In the magid section, the Haggadah responds to a question that "one could think" that Exodus 13:5–6 raises—that the obligation to tell the Exodus story begins on the first of the month—and clarifies that the obligation begins when Jews have their maztah and maror in front of them.

Also in the magid section, the Haggadah quotes Exodus 13:8—emphasizing the word "for me" (li)—for the proposition that in every generation, Jews have a duty to regard themselves as though they personally had gone out of Egypt.

Many Jews recite Exodus 13:1–10 and 13:11–16, two of the four texts contained in the tefillin, either immediately after putting on the tefillin or before removing them, as Jews interpret Exodus 13:9 to make reference to tefillin when it says, "and it shall be for a sign to you upon your hand, and for a memorial between your eyes," and Exodus 13:16 to make reference to tefillin when it says, "and it shall be for a sign upon your hand, and for frontlets between your eyes."

Much of the language of the leshem yihud prayer before putting on tefillin is drawn from Ramban's commentary on Exodus 13:11.

==Haftarah==

The haftarah for the parashah is Jeremiah 46:13–28.

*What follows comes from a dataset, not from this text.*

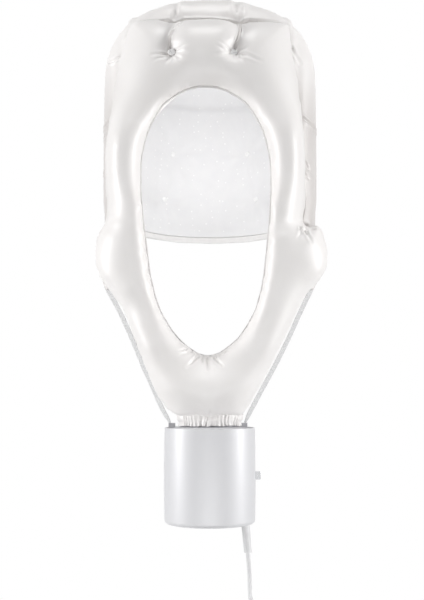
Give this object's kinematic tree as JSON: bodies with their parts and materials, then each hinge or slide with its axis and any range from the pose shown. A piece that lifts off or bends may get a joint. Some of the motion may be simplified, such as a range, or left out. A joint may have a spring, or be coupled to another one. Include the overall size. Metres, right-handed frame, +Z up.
{
  "type": "soft bonnet hair dryer",
  "caption": "Inflatable soft hood that blows warm air round the head from a small dryer unit hanging under its funnel.",
  "frame": {"origin": "where the crown of the wearer's head touches the lining of the hood, on its middle plane", "axes": "+X to the right seen from the front (the wearer's left), +Y to the back of the head, +Z up"},
  "size_m": [0.287, 0.2956, 0.898],
  "materials": {
    "shell_fabric": "satin",
    "lining_fabric": "matte",
    "binding_tape": "satin",
    "elastic_webbing": "matte",
    "weld_film": "satin",
    "strap_end_plastic": "satin",
    "housing_pearl": "satin",
    "deck_plastic": "satin",
    "grille_plastic": "matte",
    "filter_plastic": "matte",
    "mesh_nylon": "matte",
    "duct_plastic": "matte",
    "impeller_plastic": "satin",
    "mica": "satin",
    "resistance_wire": "satin",
    "zinc_plated_steel": "satin",
    "motor_steel": "satin",
    "cap_plastic": "matte",
    "sintered_bronze": "satin",
    "ferrite": "matte",
    "core_steel": "matte",
    "bimetal_can": "satin",
    "fuse_case": "satin",
    "board_laminate": "satin",
    "component_epoxy": "matte",
    "potting": "matte",
    "terminal_plastic": "matte",
    "switch_plastic": "matte",
    "knob_chrome": "polished",
    "relief_pvc": "matte",
    "cord_pvc": "satin",
    "tie_strip": "matte",
    "plug_pvc": "satin",
    "plated_brass": "polished"
  },
  "bodies": {
    "bonnet": {"bonnet_front_chamber": "shell_fabric", "bonnet_rear_chamber": "shell_fabric", "bonnet_liner": "lining_fabric", "face_edge_binding": "binding_tape", "hem_binding": "binding_tape", "bonnet_cuff": "shell_fabric", "cuff_elastic": "elastic_webbing", "strap_left": "elastic_webbing", "strap_right": "elastic_webbing", "strap_tab_left": "strap_end_plastic", "strap_tab_right": "strap_end_plastic", "strap_anchor_left": "shell_fabric", "strap_anchor_right": "shell_fabric", "weld_discs": "weld_film"},
    "dryer": {"front_shell": "housing_pearl", "rear_shell": "housing_pearl", "housing_screws": "zinc_plated_steel", "top_deck": "deck_plastic", "outlet_guard": "grille_plastic", "intake_grille": "grille_plastic", "filter_frame": "filter_plastic", "filter_mesh": "mesh_nylon", "air_duct": "duct_plastic", "mica_sleeve": "mica", "motor_mount": "duct_plastic", "motor_can": "motor_steel", "motor_end_cap": "cap_plastic", "motor_bushes": "sintered_bronze", "motor_magnets": "ferrite", "heater_former": "mica", "heater_winding": "resistance_wire", "thermostat": "bimetal_can", "thermal_fuse": "fuse_case", "circuit_board": "board_laminate", "board_parts": "component_epoxy", "ion_module": "potting", "needle_bush": "terminal_plastic", "ion_needle": "zinc_plated_steel", "switch_body": "switch_plastic", "terminal_block": "terminal_plastic", "cord_clamp": "terminal_plastic", "cord_inner_end": "cord_pvc", "strain_relief": "relief_pvc", "cord": "cord_pvc", "cord_coil": "cord_pvc", "cord_tie": "tie_strip", "plug_relief": "relief_pvc", "plug_body": "plug_pvc", "plug_pins": "plated_brass"},
    "rotor": {"impeller": "impeller_plastic", "motor_shaft": "zinc_plated_steel", "armature": "core_steel"},
    "knob": {"switch_knob": "knob_chrome"}
  },
  "joints": [
    {"name": "dryer_pull_off", "type": "slide", "parent": "bonnet", "child": "dryer", "axis": [0, 0, -1], "range_m": [0, 0.04]},
    {"name": "fan_spin", "type": "hinge", "parent": "dryer", "child": "rotor", "pos_m": [0, -0.102, -0.61], "axis": [0, 0, 1], "continuous": true},
    {"name": "switch_slide", "type": "slide", "parent": "dryer", "child": "knob", "axis": [0, 0, 1], "range_m": [0, 0.018]}
  ]
}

===Connection to the Parashah===
Both the parashah and the haftarah describe God's judgment against Egypt. The parashah reports that God told Moses to go (bo) to Pharaoh; the haftarah reports God's word that Nebuchadrezzar would come (la-vo) to Pharaoh. Both the parashah and the haftarah report a plague of locusts—literal in the parashah, figurative in the haftarah. Both the parashah and the haftarah report God's punishment of Egypt's gods. And both the parashah and the haftarah report God's ultimate deliverance of the Israelites from their captivity.